Schon kommt die alte Dame zurück, schiebt sich an mir vorbei, legt eine Flasche Kirschlikör auf das Band. „Haben Sie den schon einmal versucht?“ Wieder kommt keine Antwort, ja, die Angesprochene wendet nicht einmal den Kopf, schaut in eine andere Richtung. „Ich genehmige mir jeden Abend zwei Gläschen davon. Man hat ja sonst nichts. Seit dem Tod meines Mannes vor einem Jahr bin ich allein. Den ganzen Tag laufen bei mir Radio oder Fernseher, damit ich menschliche Stimmen höre. Ab und zu besucht mich meine Tochter. Aber sie nimmt dann jedes Mal eine meiner Zeitschriften, setzt sich in die Ecke, liest und unterhält sich nicht mit mir.“

Jetzt wendet sie sich an den Kassierer. Während dieser die Waren scannt, hört er, trotz der Hektik an seinem Arbeitsplatz, freundlich lächelnd zu, gibt Antwort, als die alte Dame über das Wetter klagt, das ihre Beschwerden mit den Knochen noch verstärkt. Die andere Kundin ist fertig, schiebt mit ihrem Einkaufswagen davon, zwinkert mir zu – sichtlich erleichtert, weil die alte Dame ein neues Opfer gefunden hat.

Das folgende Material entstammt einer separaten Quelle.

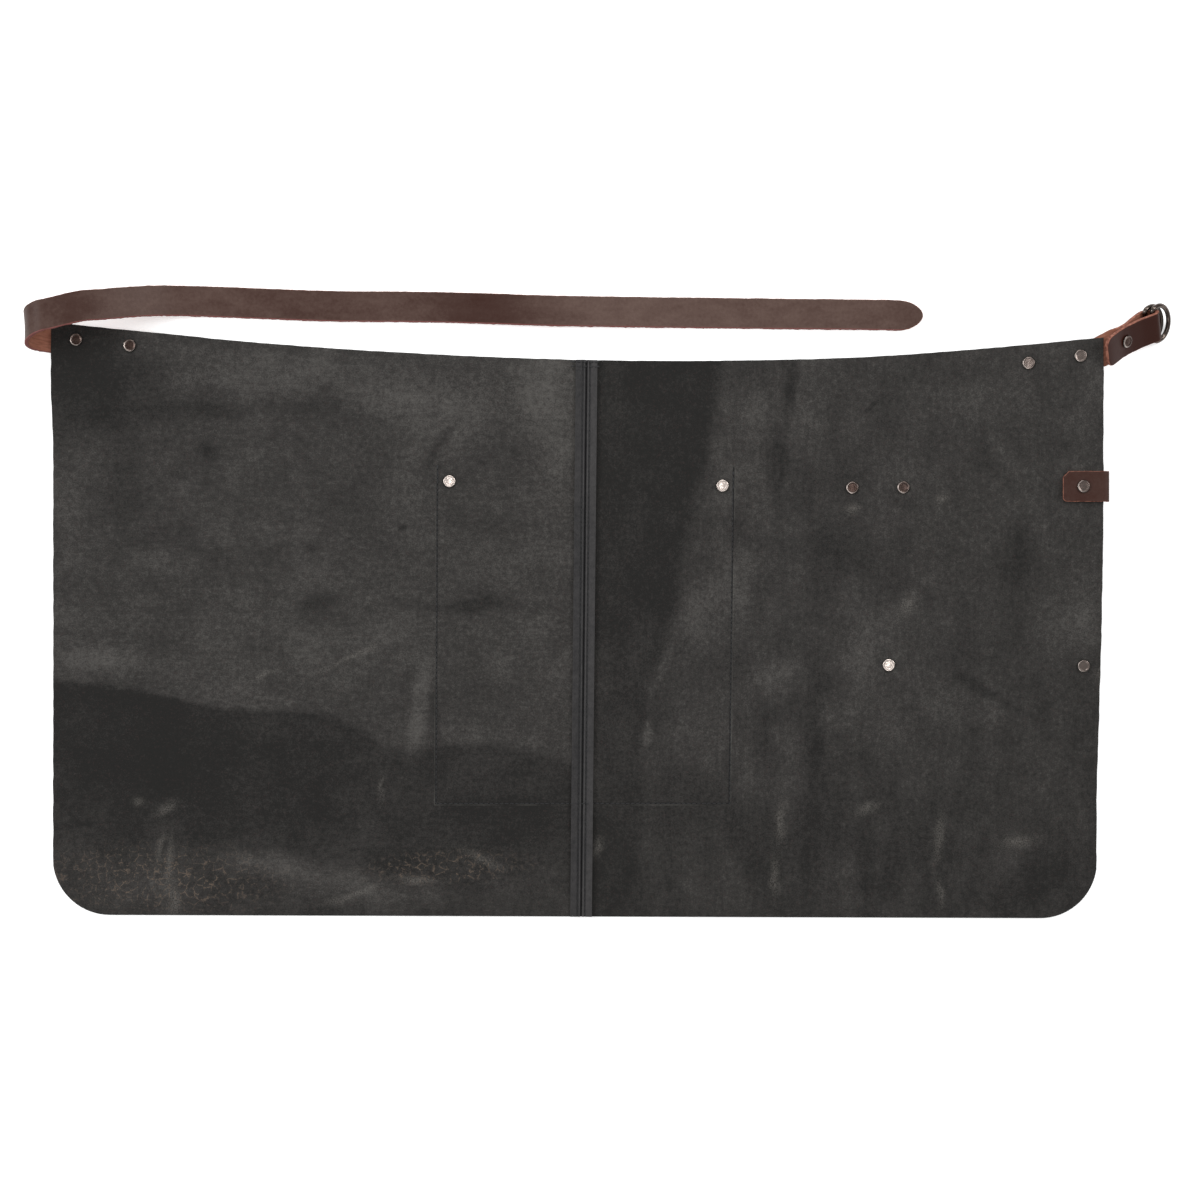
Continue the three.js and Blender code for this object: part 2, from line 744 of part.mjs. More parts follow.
function upperLoopStrap() {
  const wrapSteps = 6
  const backSteps = 3
  const across = vec(0, 1, 0)
  const stations = frontRun(upperLoopLength, upperLoopY, 0)
  const face = under(rightEdge, upperLoopY)
  const middle = vec(rightEdge + gap, upperLoopY, face + panelLeather / 2)
  const radius = panelLeather / 2 + gap + strapLeather / 2
  for (let i = 0; i <= wrapSteps; i++) {
    const angle = Math.PI * (i / wrapSteps - 0.5)
    const centre = vec(middle.x + radius * Math.cos(angle), middle.y, middle.z + radius * Math.sin(angle))
    stations.push(station(centre, across))
  }
  const back = (x) => vec(x, upperLoopY, under(x, upperLoopY) + panelLeather + gap + strapLeather / 2)
  const end = rightEdge - edgeTabLength
  for (let i = 1; i <= backSteps; i++) {
    const x = mix(middle.x, end + edgeTabChamfer, i / (backSteps + 1))
    stations.push(station(back(x), across))
  }
  for (const { left, near, far } of endRows(edgeTabCorner, edgeTabChamfer)) {
    stations.push(station(back(end + left), across, halfStrap - near, halfStrap - far))
  }
  return ribbon(stations, strapLeather)
}

const lowerLoopStrap = () =>
  ribbon(frontRun(lowerLoopLength, lowerLoopY, lowerEdgeRivetInset - strapEndMargin), strapLeather)

rivets.rivet_ring_fold = {
  centre: raised(foldRivetFoot).addScaledVector(foldFrame.out, layerStep / 2),
  axis: foldFrame.out,
  low: -layerStep / 2 - strapLeather / 2,
  high: layerStep / 2 + strapLeather / 2,
}

// Materials
const finish = (color, roughness, metalness) => () =>
  new THREE.MeshStandardMaterial({ color, roughness, metalness })
const blackLeather = finish(0x3a3938, 0.8, 0)
const brownLeather = finish(0x5a4740, 0.6, 0)
const darkNickel = finish(0x77706c, 0.35, 1)

// The apron
const apron = new THREE.Group()

function add(name, geometry, material) {
  const mesh = new THREE.Mesh(geometry, material())
  mesh.name = name
  apron.add(mesh)
}

const rivetsOf = (...words) => Object.keys(rivets).filter((name) => words.some((word) => name.includes(word)))

add('left_panel', punched(panels.left.geometry, rivetsOf('strap', 'pocket_left')), blackLeather)
add('right_panel', punched(panels.right.geometry, rivetsOf('tab', 'pocket_right', 'upper', 'lower')), blackLeather)
add('pocket', punched(pocketSheet.geometry, rivetsOf('pocket')), blackLeather)
add('long_strap', punched(longStrap(), rivetsOf('strap')), brownLeather)
add('ring_tab', punched(ringTab(), rivetsOf('tab', 'fold')), brownLeather)
add('upper_loop_strap', punched(upperLoopStrap(), rivetsOf('upper')), brownLeather)
add('lower_loop_strap', punched(lowerLoopStrap(), rivetsOf('lower')), brownLeather)
for (const [name, geometry] of Object.entries(rings)) {
  geometry.translate(0, 0, tabHeight)
  add(name, geometry, darkNickel)
}
for (const [name, rivet] of Object.entries(rivets)) add(name, rivetMesh(rivet), darkNickel)

export default apron
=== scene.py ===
# %% [markdown]
# # A short leather apron
# This apron is half length, cut from two pieces of black leather and joined by a seam down its
# middle. It lies on its face, so the napped flesh side is up. Brown straps are riveted under its top
# corners: a long one that ties round the waist, and a short one that carries two D-rings. The packed
# model is the fixed frame. Each piece below is a finer version of its solids, in the same place, and
# the stitches are added here.

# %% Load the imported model
import json

import bpy
import numpy as np
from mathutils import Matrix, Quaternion, Vector, noise


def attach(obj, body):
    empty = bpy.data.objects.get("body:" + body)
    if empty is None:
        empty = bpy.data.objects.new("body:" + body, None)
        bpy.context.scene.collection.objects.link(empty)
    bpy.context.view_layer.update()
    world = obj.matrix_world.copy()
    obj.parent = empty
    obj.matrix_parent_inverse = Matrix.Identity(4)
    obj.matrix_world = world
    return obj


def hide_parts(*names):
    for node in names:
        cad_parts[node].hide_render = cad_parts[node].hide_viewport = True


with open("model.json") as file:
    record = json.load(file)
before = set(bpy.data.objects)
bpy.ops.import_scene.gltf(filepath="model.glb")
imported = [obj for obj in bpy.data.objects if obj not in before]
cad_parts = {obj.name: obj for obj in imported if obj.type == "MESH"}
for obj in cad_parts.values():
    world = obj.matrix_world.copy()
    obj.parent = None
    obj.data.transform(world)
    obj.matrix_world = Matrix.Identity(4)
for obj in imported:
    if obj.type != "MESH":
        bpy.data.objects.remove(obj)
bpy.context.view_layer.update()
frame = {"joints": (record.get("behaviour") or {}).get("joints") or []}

# %% [markdown]
# ## Camera, light and floor
# The photograph looks straight down from about 2.4 m, with a portrait lens. Four softboxes stand
# round the table, and only a faint narrow strip hangs over it, as in a product studio: flat metal caps
# then look mid grey, and their rounded rims catch a box. The floor is one wide white square that glows
# faintly, so that it stays white under soft light.


# %% Camera
def mm(value):
    """Millimetres in Blender's metres, for a number or an array."""
    return value * 0.001


CAMERA_HEIGHT = mm(2400)
PICTURE_WIDTH = mm(996)
PICTURE_MIDDLE = (mm(14.1), mm(29.05))
SENSOR_WIDTH = 36

scene = bpy.context.scene
camera_data = bpy.data.cameras.new("camera")
camera_data.sensor_width = SENSOR_WIDTH
camera_data.lens = SENSOR_WIDTH * CAMERA_HEIGHT / PICTURE_WIDTH
camera = bpy.data.objects.new("camera", camera_data)
camera.location = (*PICTURE_MIDDLE, CAMERA_HEIGHT)
scene.collection.objects.link(camera)
scene.camera = camera
scene.view_settings.view_transform = "Standard"
print("lens", round(camera_data.lens, 1), "mm")


# %% Lights
def softbox(name, place, size, watts):
    """A square light that faces the middle of the apron. Returns its data."""
    data = bpy.data.lights.new(name, "AREA")
    data.size = size
    data.energy = watts
    light = bpy.data.objects.new(name, data)
    light.location = place
    light.rotation_mode = "QUATERNION"
    light.rotation_quaternion = (-Vector(place)).to_track_quat("-Z", "Y")
    scene.collection.objects.link(light)
    return data


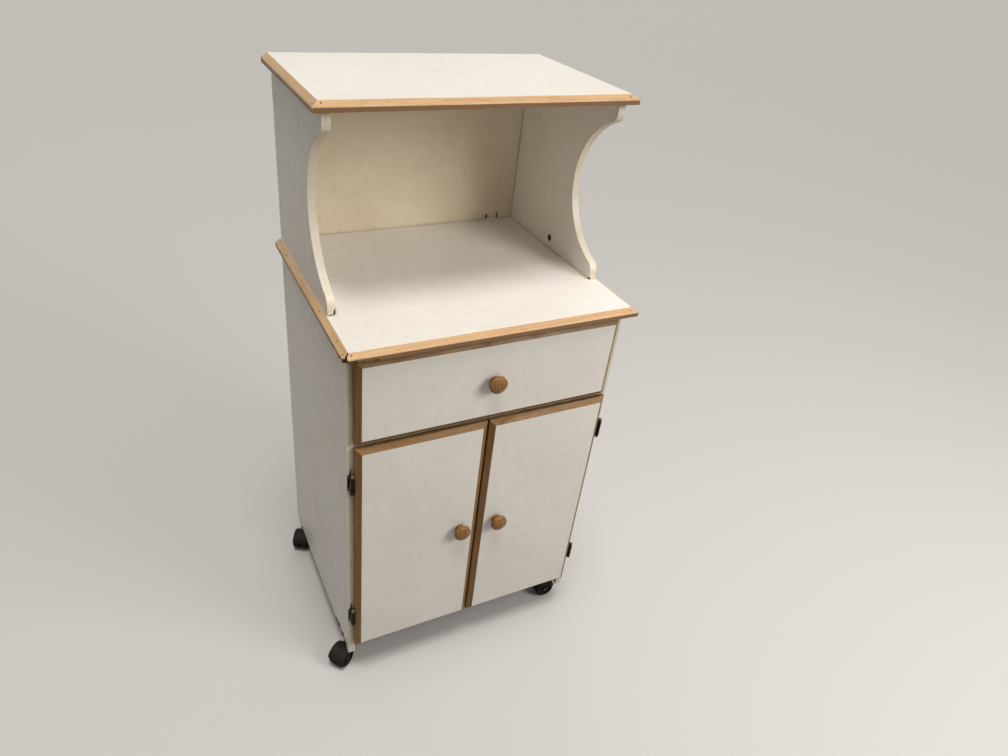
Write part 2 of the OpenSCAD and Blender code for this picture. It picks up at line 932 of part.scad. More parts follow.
// A pin with a turned finial at each end of the barrel
module hinge_pins() {
    collar_h = 1.2;
    ball_r = 0.8 * barrel_r;
    ball_z = finial_h - ball_r;
    ball_a = -asin(min(1, (ball_z - collar_h) / ball_r));
    color("saddlebrown")
        for (side = [-1, 1])
            at_hinges(side) {
                translate([0, 0, -barrel_h / 2 - slide_gap])
                    cylinder(r = hinge_pin_r, h = barrel_h + 2 * slide_gap);
                for (up = [-1, 1])
                    scale([1, 1, up])
                        translate([0, 0, barrel_h / 2 + slide_gap])
                            rotate_extrude()
                                polygon(concat(
                                    [[0, 0], [barrel_r - held_fit, 0], [barrel_r - held_fit, collar_h]],
                                    arc([0, ball_z], ball_r, ball_a, 90, 10)
                                ));
            }
}

module hinge_screws() {
    color("saddlebrown")
        for (side = [-1, 1])
            at_hinges(side)
                for (dz = [-leaf_screw_z, leaf_screw_z])
                    translate([screw_head_r + screw_margin - leaf_reach(side), pin_rise - leaf_t, dz])
                        rotate([-90, 0, 0]) {
                            cylinder(r = screw_r, h = screw_len);
                            translate([0, 0, -screw_head_t])
                                cylinder(r = screw_head_r, h = screw_head_t);
                        }
}

// The leaf behind the door wraps its edge and carries the two end knuckles
module door_leaf() {
    back_y = hinge_d - door_back_d;
    wrap_x = barrel_r - leaf_t;
    difference() {
        union() {
            translate([wrap_x, back_y, -barrel_h / 2])
                cube([door_leaf_w - wrap_x, leaf_t, barrel_h]);
            for (z = [-barrel_h / 2, knuckle_h / 2 + slide_gap])
                translate([0, 0, z]) {
                    cylinder(r = barrel_r, h = end_knuckle_h - slide_gap);
                    translate([wrap_x, 0, 0])
                        cube([leaf_t, back_y + leaf_t, end_knuckle_h - slide_gap]);
                }
        }
        translate([0, 0, -barrel_h])
            cylinder(r = hinge_pin_r + run_fit, h = 2 * barrel_h);
        for (dz = [-leaf_screw_z, leaf_screw_z])
            translate([door_screw_x(), back_y - 1, dz])
                rotate([-90, 0, 0])
                    cylinder(r = screw_r + held_fit, h = leaf_t + 2);
    }
}

module door_leaf_screws(side, grow) {
    back_y = hinge_d - door_back_d;
    at_hinges(side)
        for (dz = [-leaf_screw_z, leaf_screw_z])
            translate([door_screw_x(), back_y + leaf_t, dz])
                rotate([90, 0, 0])
                    cylinder(r = screw_r + grow, h = leaf_t + board_t / 2 + grow);
}

module door_screws(side, knob_x) {
    color("silver") {
        door_leaf_screws(side, 0);
        on_front(knob_x, door_knob_z)
            knob_screw_shape(board_t);
    }
}

module door_left_hinge_leaves() {
    color("saddlebrown")
        at_hinges(-1)
            door_leaf();
}

module door_right_hinge_leaves() {
    color("saddlebrown")
        at_hinges(1)
            door_leaf();
}

module door_left_screws() {
    door_screws(-1, knob_left_x);
}

module door_right_screws() {
    door_screws(1, knob_right_x);
}

// Casters. Each is drawn with its stem on the Z axis and its axle towards +X.
function stem_place(i) = [(i % 2 == 0 ? -1 : 1) * side_mid, i < 2 ? front_stem_d : rear_stem_d];

module at_stem(i) {
    translate([stem_place(i)[0], -stem_place(i)[1], 0])
        rotate(caster_turn[i])
            children();
}

module along_axle(from, to, r) {
    translate([caster_offset, to, wheel_r])
        rotate([90, 0, 0])
            cylinder(r = r, h = to - from);
}

stem_foot = wheel_r + hood_r * 0.6;

// Half cross-section of a drum round the axle, up to a flat end: its outer shoulder is rounded
module drum_profile(r, end, shoulder, shoulder_at) {
    end_a = asin(min(1, (end - shoulder_at) / shoulder));
    polygon(concat(
        [[0, 0], [r, 0]],
        arc([r - shoulder, shoulder_at], shoulder, 0, end_a, 8),
        [[0, end]]
    ));
}

// Such a drum on one side of the web, grown from a wheel's outline
module half_drum(side, start, end, grow) {
    translate([caster_offset, side * start, wheel_r])
        rotate([-90 * side, 0, 0])
            rotate_extrude($fn = 96)
                drum_profile(wheel_r + grow, end - start, wheel_shoulder + grow, hood_side - wheel_shoulder - start);
}

// The hood is a shell round the upper halves of the wheels, with a web between them that holds the axle
module caster_hood() {
    difference() {
        union() {
            for (side = [-1, 1])
                half_drum(side, 0, hood_end, wheel_gap + hood_t);
            translate([0, 0, wheel_r])
                cylinder(r = stem_r + stem_boss_t, h = hood_r + 0.5);
        }
        translate([-hood_r, -hood_side - 1, wheel_r - hood_r - 1])
            cube([4 * hood_r, 2 * hood_side + 2, hood_r + hood_rise + 1]);
        for (side = [-1, 1])
            half_drum(side, web_t / 2, hood_end + 1, wheel_gap);
        translate([0, 0, stem_foot])
            cylinder(r = stem_r + held_fit, h = hood_r);
    }
    difference() {
        intersection() {
            along_axle(-web_t / 2, web_t / 2, wheel_r + wheel_gap);
            union() {
                translate([0, -hood_side, wheel_r])
                    cube([2 * caster_offset, 2 * hood_side, hood_r]);
                along_axle(-hood_side, hood_side, 4 * axle_r);
            }
        }
        along_axle(-hood_side, hood_side, axle_r + held_fit);
        translate([0, 0, stem_foot])
            cylinder(r = stem_r + held_fit, h = hood_r);
    }
}

module caster_pins() {
    translate([0, 0, stem_foot])
        cylinder(r = stem_r, h = floor_clear + stem_grip - stem_foot);
    along_axle(-hood_end, hood_end, axle_r);
}

// A pair of wheels with rounded shoulders, and a dish round the hub in each outer face
module caster_wheels() {
    bore_r = axle_r + run_fit;
    dish_r = wheel_r - wheel_shoulder - 1.2;
    hub_r = 3 * axle_r;
    dish_t = 3.5;
    for (side = [-1, 1])
        translate([caster_offset, side * (web_t / 2 + slide_gap), wheel_r])
            rotate([-90 * side, 0, 0])
                rotate_extrude($fn = 96)
                    polygon(concat(
                        [[bore_r, 0], [wheel_r, 0]],
                        arc([wheel_r - wheel_shoulder, wheel_w - wheel_shoulder], wheel_shoulder, 0, 90, 8),
                        [
                            [dish_r, wheel_w],
                            [dish_r, wheel_w - dish_t],
                            [hub_r, wheel_w - dish_t],
                            [hub_r, wheel_w],
                            [bore_r, wheel_w]
                        ]
                    ));
}

module caster_sockets() {
    color("silver")
        for (i = [0:3])
            at_stem(i)
                difference() {
                    union() {
                        translate([0, 0, floor_clear])
                            cylinder(r = socket_r, h = socket_h);
                        translate([0, 0, floor_clear - socket_flange_t])
                            cylinder(r = socket_flange_r, h = socket_flange_t);
                    }
                    translate([0, 0, floor_clear - socket_flange_t - cut])
                        cylinder(r = stem_r + run_fit, h = socket_h + socket_flange_t + 2 * cut);
                }
}

module caster_fl_hood() {
    color("dimgray")
        at_stem(0)
            caster_hood();
}

module caster_fl_pins() {
    color("silver")
        at_stem(0)
            caster_pins();
}

module caster_fl_wheels() {
    color("black")
        at_stem(0)
            caster_wheels();
}

module caster_fr_hood() {
    color("dimgray")
        at_stem(1)
            caster_hood();
}

module caster_fr_pins() {
    color("silver")
        at_stem(1)
            caster_pins();
}

module caster_fr_wheels() {
    color("black")
        at_stem(1)
            caster_wheels();
}

module caster_rl_hood() {
    color("dimgray")
        at_stem(2)
            caster_hood();
}

module caster_rl_pins() {
    color("silver")
        at_stem(2)
            caster_pins();
}

module caster_rl_wheels() {
    color("black")
        at_stem(2)
            caster_wheels();
}

module caster_rr_hood() {
    color("dimgray")
        at_stem(3)
            caster_hood();
}

module caster_rr_pins() {
    color("silver")
        at_stem(3)
            caster_pins();
}

module caster_rr_wheels() {
    color("black")
        at_stem(3)
            caster_wheels();
}

placed() side_panel_left();
placed() side_panel_right();
placed() floor_panel();
placed() drawer_rail();
placed() top_rails();
placed() cabinet_back();
placed() inner_shelf();
placed() shelf_pins();
placed() cam_locks();
placed() worktop_board();
placed() worktop_trim_front();
placed() worktop_trim_left();
placed() worktop_trim_right();
placed() hutch_side_left();
placed() hutch_side_right();
placed() hutch_back();
placed() hutch_dowels();
placed() top_board();
placed() top_trim_front();
placed() top_trim_left();
placed() top_trim_right();
placed() runner_left();
placed() runner_right();
placed() hinge_frame_leaves();
placed() hinge_pins();
placed() hinge_screws();
placed() caster_sockets();
placed() drawer_front();
placed() drawer_trim();
placed() drawer_side_left();
placed() drawer_side_right();
placed() drawer_box_front();
placed() drawer_box_back();
placed() drawer_bottom();
placed() drawer_slide_left();
placed() drawer_slide_right();
placed() drawer_knob();
placed() drawer_knob_screw();
placed() door_left_panel();
placed() door_left_trim();
placed() door_left_knob();
placed() door_left_hinge_leaves();
placed() door_left_screws();
placed() door_right_panel();
placed() door_right_trim();
placed() door_right_knob();
placed() door_right_hinge_leaves();
placed() door_right_screws();
placed() caster_fl_hood();
placed() caster_fl_pins();
placed() caster_fl_wheels();
placed() caster_fr_hood();
placed() caster_fr_pins();
placed() caster_fr_wheels();
placed() caster_rl_hood();
placed() caster_rl_pins();
placed() caster_rl_wheels();
placed() caster_rr_hood();
placed() caster_rr_pins();
placed() caster_rr_wheels();
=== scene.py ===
"""The looks of the rolling kitchen cabinet: eased edges, wear, small hardware, finishes, light and camera."""
import json
import math

import bpy
import bmesh
from mathutils import Matrix, Vector, noise as field


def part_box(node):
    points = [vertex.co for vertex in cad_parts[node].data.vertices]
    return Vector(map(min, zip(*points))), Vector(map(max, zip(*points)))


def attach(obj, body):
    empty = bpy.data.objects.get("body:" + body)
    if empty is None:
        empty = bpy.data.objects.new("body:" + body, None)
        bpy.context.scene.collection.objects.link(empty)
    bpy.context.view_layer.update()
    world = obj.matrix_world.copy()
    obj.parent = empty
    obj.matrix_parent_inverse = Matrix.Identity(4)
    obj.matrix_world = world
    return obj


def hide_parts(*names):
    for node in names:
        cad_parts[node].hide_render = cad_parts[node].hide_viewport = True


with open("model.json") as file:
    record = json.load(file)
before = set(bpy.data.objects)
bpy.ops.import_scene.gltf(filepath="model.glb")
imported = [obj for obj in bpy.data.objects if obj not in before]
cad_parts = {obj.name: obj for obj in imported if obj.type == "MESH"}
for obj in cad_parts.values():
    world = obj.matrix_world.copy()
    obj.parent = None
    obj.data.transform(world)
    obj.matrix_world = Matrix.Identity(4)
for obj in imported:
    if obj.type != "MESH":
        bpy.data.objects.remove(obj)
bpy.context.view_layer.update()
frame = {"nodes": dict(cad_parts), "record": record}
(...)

Jetzt verabschiedet sich die alte Dame von dem Kassierer, der ihren Gruß herzlich erwidert und ihr einen schönen Abend wünscht. Auch ich bin fertig, bezahle, packe meine Einkaufstasche und eile hinaus. Wie isoliert muss ein solcher Mensch leben, dem Kunden und Kassierer im Supermarkt die einzigen Ansprechpartner sind, überlege ich. Vielleicht sollte ich die Einsame zu einer Tasse Kaffee einladen und ihr eine Viertelstunde zuhören? Aber ich kann meinen Vorsatz nicht in die Tat umsetzen. Die alte Dame ist verschwunden – zu einem weiteren Abend alleine zu Hause mit Fernseher und Kirschlikör.